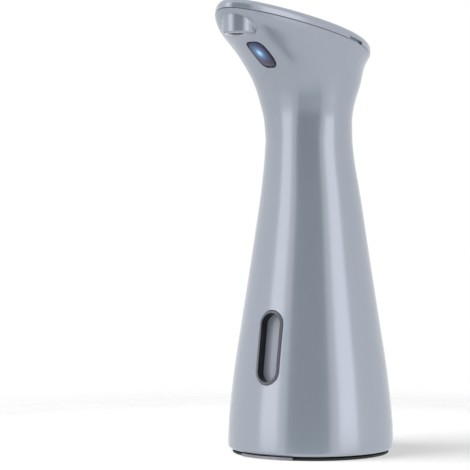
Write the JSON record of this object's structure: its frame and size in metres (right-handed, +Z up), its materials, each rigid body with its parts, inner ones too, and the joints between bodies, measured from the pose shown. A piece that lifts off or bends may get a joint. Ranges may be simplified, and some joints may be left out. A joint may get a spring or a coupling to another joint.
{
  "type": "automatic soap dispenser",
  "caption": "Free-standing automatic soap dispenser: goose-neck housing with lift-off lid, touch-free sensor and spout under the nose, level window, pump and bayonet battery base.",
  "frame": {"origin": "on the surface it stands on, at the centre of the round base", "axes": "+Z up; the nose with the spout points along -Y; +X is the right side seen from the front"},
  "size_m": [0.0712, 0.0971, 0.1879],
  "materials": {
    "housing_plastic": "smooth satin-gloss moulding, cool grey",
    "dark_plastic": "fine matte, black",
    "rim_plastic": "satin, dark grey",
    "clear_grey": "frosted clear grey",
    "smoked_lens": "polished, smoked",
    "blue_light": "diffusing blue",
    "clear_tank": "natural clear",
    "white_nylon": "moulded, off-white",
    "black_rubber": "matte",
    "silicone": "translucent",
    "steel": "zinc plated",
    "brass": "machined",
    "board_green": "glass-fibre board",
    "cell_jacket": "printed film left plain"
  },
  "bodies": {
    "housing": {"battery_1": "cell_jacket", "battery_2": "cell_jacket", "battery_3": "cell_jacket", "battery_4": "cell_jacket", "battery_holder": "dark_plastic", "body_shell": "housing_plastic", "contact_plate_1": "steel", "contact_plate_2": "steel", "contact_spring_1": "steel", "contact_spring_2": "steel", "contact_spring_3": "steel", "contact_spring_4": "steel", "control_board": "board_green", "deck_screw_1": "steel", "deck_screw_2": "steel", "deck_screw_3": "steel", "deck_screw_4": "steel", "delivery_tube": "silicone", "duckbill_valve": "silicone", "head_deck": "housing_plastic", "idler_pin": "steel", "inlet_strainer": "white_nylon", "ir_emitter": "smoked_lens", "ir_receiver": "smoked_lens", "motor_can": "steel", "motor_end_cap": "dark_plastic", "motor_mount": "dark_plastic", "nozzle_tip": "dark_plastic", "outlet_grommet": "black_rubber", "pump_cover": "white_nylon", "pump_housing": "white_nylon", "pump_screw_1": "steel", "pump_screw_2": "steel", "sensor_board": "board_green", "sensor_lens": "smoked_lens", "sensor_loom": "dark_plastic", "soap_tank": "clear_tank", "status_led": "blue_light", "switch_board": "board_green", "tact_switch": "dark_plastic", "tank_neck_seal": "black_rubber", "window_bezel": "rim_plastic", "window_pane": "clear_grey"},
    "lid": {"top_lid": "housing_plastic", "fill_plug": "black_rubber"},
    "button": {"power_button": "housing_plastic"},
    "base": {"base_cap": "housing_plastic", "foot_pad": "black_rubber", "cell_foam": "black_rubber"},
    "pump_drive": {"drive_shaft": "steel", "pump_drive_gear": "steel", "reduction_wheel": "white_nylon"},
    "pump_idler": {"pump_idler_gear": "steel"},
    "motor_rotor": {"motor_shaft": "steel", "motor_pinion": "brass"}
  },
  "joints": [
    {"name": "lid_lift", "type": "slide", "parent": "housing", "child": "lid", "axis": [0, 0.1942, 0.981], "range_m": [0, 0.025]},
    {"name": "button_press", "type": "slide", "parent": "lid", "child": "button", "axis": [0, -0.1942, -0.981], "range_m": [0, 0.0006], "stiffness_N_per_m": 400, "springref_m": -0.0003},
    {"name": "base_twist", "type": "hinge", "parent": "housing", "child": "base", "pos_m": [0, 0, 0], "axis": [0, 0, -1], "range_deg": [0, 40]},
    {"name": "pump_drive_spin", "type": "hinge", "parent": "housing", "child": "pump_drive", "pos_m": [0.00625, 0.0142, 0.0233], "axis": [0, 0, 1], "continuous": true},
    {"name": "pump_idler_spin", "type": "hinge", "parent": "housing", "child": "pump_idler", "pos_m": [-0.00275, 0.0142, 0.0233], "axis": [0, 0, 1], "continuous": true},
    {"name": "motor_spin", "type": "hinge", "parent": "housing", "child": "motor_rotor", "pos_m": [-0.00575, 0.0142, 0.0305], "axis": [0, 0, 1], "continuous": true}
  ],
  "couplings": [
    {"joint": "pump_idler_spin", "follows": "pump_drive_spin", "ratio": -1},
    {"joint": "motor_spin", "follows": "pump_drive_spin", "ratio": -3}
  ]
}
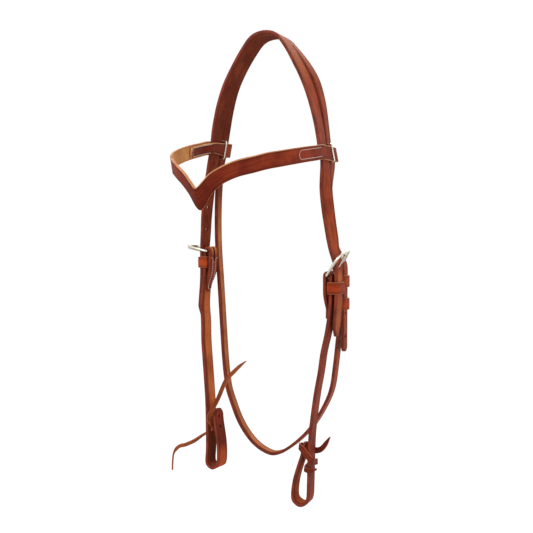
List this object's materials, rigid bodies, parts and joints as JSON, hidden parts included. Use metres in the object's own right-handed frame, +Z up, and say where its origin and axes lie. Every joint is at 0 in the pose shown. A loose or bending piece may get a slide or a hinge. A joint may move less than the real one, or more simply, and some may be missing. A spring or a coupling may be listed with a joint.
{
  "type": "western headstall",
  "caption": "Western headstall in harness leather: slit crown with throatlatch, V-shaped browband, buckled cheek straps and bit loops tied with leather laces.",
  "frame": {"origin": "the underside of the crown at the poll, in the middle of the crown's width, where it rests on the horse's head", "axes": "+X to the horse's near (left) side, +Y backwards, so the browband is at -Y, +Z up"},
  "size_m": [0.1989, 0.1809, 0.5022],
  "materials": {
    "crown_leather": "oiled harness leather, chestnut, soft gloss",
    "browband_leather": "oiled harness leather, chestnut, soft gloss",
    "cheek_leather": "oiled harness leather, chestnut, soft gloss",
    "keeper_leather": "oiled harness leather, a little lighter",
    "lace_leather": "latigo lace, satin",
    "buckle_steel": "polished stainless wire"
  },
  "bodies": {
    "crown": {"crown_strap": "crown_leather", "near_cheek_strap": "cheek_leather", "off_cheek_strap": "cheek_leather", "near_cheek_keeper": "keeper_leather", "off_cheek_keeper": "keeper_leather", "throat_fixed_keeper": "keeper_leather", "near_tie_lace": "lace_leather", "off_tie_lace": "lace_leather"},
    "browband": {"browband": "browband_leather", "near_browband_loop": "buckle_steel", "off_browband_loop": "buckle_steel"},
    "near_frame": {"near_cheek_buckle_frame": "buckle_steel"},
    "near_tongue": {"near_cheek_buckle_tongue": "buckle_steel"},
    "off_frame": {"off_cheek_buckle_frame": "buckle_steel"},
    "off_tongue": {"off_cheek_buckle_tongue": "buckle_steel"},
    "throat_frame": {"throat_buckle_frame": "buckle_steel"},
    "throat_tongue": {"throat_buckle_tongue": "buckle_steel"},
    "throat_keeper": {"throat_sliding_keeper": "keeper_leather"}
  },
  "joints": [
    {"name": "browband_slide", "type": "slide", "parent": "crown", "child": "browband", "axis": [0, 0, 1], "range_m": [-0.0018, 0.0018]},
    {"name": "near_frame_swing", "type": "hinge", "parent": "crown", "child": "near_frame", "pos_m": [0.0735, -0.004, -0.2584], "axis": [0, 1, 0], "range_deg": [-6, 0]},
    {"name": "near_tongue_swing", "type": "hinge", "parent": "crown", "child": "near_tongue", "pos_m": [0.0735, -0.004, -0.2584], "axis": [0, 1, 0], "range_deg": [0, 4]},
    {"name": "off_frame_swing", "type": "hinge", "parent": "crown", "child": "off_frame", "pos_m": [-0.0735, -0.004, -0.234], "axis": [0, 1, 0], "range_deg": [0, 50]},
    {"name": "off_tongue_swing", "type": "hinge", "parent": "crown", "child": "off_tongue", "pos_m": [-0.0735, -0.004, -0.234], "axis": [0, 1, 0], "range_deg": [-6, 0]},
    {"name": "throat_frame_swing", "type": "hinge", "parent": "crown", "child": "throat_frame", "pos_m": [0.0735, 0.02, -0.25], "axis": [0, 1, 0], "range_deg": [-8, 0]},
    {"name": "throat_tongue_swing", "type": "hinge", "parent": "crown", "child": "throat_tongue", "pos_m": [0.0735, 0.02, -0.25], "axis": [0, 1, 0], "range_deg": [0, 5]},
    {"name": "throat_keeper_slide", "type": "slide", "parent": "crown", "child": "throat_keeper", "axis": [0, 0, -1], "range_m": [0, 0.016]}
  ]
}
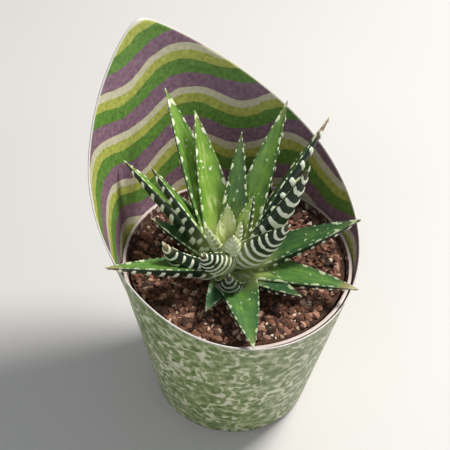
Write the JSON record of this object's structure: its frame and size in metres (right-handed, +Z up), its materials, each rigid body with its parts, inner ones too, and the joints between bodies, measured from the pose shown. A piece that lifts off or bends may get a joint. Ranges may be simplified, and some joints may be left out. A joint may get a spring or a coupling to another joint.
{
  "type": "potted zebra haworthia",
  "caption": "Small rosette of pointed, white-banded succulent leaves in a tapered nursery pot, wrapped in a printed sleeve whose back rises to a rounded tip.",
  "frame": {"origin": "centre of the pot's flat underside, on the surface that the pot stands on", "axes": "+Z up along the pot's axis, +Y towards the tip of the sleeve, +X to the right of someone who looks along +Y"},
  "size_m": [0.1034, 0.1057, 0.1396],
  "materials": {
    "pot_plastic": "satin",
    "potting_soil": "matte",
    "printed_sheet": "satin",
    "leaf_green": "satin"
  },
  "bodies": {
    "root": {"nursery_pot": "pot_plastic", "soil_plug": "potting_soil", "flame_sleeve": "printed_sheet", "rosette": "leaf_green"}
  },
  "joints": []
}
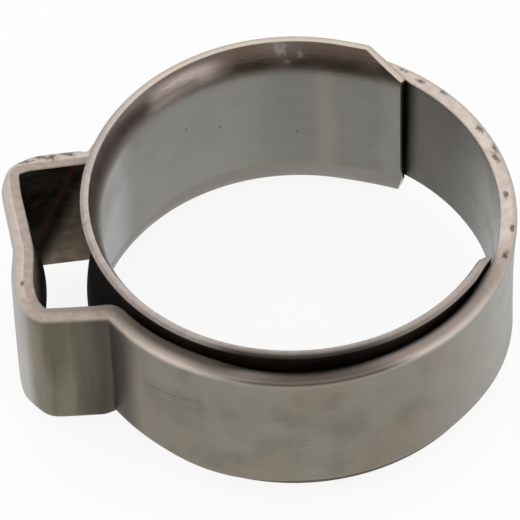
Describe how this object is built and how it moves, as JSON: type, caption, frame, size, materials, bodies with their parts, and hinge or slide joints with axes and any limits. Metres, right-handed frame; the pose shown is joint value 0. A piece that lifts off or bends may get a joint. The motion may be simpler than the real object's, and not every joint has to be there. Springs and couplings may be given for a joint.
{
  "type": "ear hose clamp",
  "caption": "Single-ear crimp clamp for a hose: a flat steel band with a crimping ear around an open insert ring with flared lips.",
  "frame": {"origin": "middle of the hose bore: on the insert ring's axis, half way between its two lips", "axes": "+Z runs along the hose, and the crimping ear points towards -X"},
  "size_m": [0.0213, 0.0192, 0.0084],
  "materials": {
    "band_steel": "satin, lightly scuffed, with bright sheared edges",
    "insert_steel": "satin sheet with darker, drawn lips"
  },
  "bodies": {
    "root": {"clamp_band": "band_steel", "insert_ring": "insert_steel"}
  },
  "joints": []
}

--------

• WHAT TO PRODUCE: Please quote exactly the lines from the one containing "Describe how this" through the last line of the records above, both included, and nothing else.

• SOLUTION BELOW:
Describe how this object is built and how it moves, as JSON: type, caption, frame, size, materials, bodies with their parts, and hinge or slide joints with axes and any limits. Metres, right-handed frame; the pose shown is joint value 0. A piece that lifts off or bends may get a joint. The motion may be simpler than the real object's, and not every joint has to be there. Springs and couplings may be given for a joint.
{
  "type": "ear hose clamp",
  "caption": "Single-ear crimp clamp for a hose: a flat steel band with a crimping ear around an open insert ring with flared lips.",
  "frame": {"origin": "middle of the hose bore: on the insert ring's axis, half way between its two lips", "axes": "+Z runs along the hose, and the crimping ear points towards -X"},
  "size_m": [0.0213, 0.0192, 0.0084],
  "materials": {
    "band_steel": "satin, lightly scuffed, with bright sheared edges",
    "insert_steel": "satin sheet with darker, drawn lips"
  },
  "bodies": {
    "root": {"clamp_band": "band_steel", "insert_ring": "insert_steel"}
  },
  "joints": []
}